Double finalité de l’imaginaire mythologique = fonction de restructuration psychique et de réinsertion sociale (pour M. Barrès = « agent de socialisation des âmes »)
Durkheim : « Quand la société souffre, elle éprouve le besoin de trouver qqun à qui elle puisse imputer son mal, sur qui elle puisse se venger de ses déceptions. »
2. L’expression d’une société déséquilibrée et désorientée
* mythe du sauveur : passé d’ordre, de gloire rappelé au secours d’un présent de confusion.
Adéquation entre la personnalité du sauveur et les besoins de la société à un moment donné.
2 images : - Substitut de l’autorité paternelle, sentiment de respect et dévouement pour le protecteur. Chargé d’apaiser, de rétablir la sécurité, de faire front face aux menaces pour assurer la perpétuation de la communauté dont il porte la responsabilité. Fonction essentielle = gardien de la normalité dans la succession du temps.
- chef de bande, meneur et initiateur qui s’impose comme un modèle fascinant, dont il faut mériter l’estime par sacrifice (ex de la fièvre boulangiste qui s’empare des jeunes pour M. Barrès)
* mythe de l’age d’or : la ville est le modèle de la société moderne, régie par lois du profit et règles du marché => corruption. Retour à la terre est condition première d’une régénération des mœurs (Pétain : « la terre, elle, ne ment pas »). Péguy : le peuple a disparu, contaminé par la toute puissance de l’argent et l’avènement d’une basse bourgeoisie. Mythe oscille entre regret et espérance, entre évocation nostalgique et attente du retour de cet age d’or.
3. L’expression d’une société contestataire
* mythe de l’unité : toute bonne politique est impossible si la société souffre de division. Le mythe, très dvlppé pendant la IIIème Rpblq (à cause de l’incertitude institutionnelle qui règne, de la violence des affrontements religieux et de la profondeur des débats religieux), a donc une double finalité : explicative et mobilisatrice. L’exigence de l’unité se trouve au centre de la pédagogie historique : le narrateur ne peut faire preuve de neutralité, ne doit jamais donner raison à deux partis à la fois. La vérité historique est un impératif d’ordre moral.
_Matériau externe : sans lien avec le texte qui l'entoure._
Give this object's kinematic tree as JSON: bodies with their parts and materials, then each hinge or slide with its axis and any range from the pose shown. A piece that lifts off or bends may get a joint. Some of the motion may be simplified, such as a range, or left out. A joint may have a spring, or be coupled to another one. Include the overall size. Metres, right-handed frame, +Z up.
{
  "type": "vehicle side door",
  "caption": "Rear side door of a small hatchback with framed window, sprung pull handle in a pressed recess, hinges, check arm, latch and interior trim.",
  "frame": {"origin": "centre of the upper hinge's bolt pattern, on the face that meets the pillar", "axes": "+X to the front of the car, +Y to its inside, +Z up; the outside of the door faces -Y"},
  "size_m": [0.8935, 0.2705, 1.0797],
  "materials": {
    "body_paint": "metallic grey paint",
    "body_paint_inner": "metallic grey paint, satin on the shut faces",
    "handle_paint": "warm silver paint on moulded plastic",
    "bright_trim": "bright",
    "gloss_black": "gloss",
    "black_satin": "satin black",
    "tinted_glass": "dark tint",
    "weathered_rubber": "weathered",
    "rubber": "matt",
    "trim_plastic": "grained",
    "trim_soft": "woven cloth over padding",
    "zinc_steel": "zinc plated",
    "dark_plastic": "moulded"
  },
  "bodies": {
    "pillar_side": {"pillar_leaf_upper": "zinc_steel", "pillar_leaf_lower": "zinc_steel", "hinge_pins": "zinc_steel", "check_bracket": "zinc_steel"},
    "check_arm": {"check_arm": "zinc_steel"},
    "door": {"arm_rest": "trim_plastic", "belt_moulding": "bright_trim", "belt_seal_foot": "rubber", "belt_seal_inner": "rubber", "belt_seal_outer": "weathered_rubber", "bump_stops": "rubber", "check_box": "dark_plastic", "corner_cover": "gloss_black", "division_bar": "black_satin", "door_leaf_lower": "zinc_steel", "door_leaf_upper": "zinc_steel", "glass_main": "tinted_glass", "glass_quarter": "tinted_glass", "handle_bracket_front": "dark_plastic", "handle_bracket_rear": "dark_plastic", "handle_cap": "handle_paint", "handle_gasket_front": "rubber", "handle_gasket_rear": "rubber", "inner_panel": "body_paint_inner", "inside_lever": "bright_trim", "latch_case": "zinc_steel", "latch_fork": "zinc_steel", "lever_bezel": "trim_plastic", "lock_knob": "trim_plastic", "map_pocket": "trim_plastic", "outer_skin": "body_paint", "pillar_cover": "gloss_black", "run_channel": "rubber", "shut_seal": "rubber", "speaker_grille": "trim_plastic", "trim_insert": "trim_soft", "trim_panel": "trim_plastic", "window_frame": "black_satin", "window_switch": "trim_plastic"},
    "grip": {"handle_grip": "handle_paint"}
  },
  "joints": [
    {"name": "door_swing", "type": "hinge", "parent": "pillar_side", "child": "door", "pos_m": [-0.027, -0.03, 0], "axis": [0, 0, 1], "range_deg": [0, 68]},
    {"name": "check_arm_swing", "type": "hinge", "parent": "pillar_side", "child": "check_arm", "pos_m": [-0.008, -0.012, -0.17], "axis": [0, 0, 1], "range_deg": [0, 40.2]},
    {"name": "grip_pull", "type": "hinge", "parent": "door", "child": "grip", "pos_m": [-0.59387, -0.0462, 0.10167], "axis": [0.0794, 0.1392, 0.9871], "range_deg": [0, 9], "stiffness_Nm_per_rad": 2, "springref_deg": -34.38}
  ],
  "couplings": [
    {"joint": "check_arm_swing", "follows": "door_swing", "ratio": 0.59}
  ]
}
La pédagogie associe à Patrie les termes du vocabulaire religieux, liturgique et dogmatique (le plus sacré, le plus grand…)
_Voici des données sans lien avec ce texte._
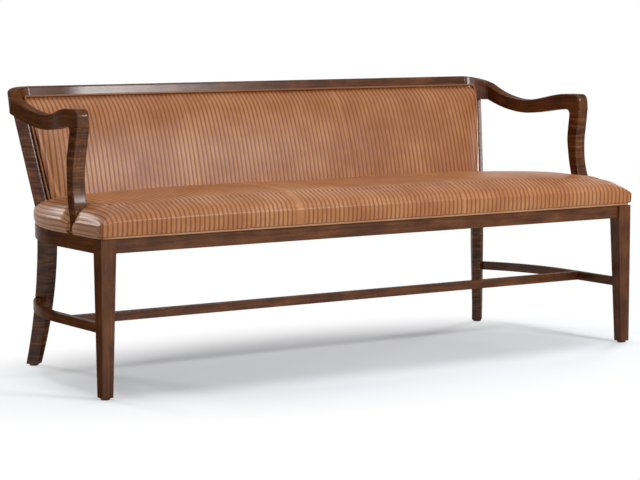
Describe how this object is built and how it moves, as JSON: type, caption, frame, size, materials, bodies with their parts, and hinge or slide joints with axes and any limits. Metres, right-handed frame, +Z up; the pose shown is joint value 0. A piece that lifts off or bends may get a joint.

* mythe de la conspiration : le complot judéo-maçonnique incarne l’Anti-France (formule chargée du poids des frayeurs ancestrales), apparaît comme un groupe de pression politique et instrument de contrôle idéologique. La vieille France chrétienne se sent atteinte au plus profond de sa foi et de ses fidélités lorsque la république amplifie le mvt de laïcisation de la scté (mesures anticléricales), accompagné d’un bouleversement des modes de vie traditionnels. Les faits sont ramenés par une logique inflexible à unique causalité : juif, franc-maçon, etc (l’explication se veut totale et claire, donc plus convaincante) => permet de rétablir une forme de rationalité/cohérence dans le cours déconcertant des choses.


Conclusion : nécessite de reconnaître sa juste place à mythologie plutôt que de passer outre de fait de la supériorité créatrice de l’intelligence, de son incomparable capacité d’invention et de renouvellement. Chaque mythe politique contient en lui même une vision globale et structurée du présent et du devenir collectifs. Mythologie exacerbée pendant Vichy avec l’idéologie de la Rvltion Nationale (on retrouve plusieurs des mythes, et à plusieurs niveaux). Un mythe est déterminant et déterminé : issu de la réalité sociale, il est aussi créateur de réalité sociale.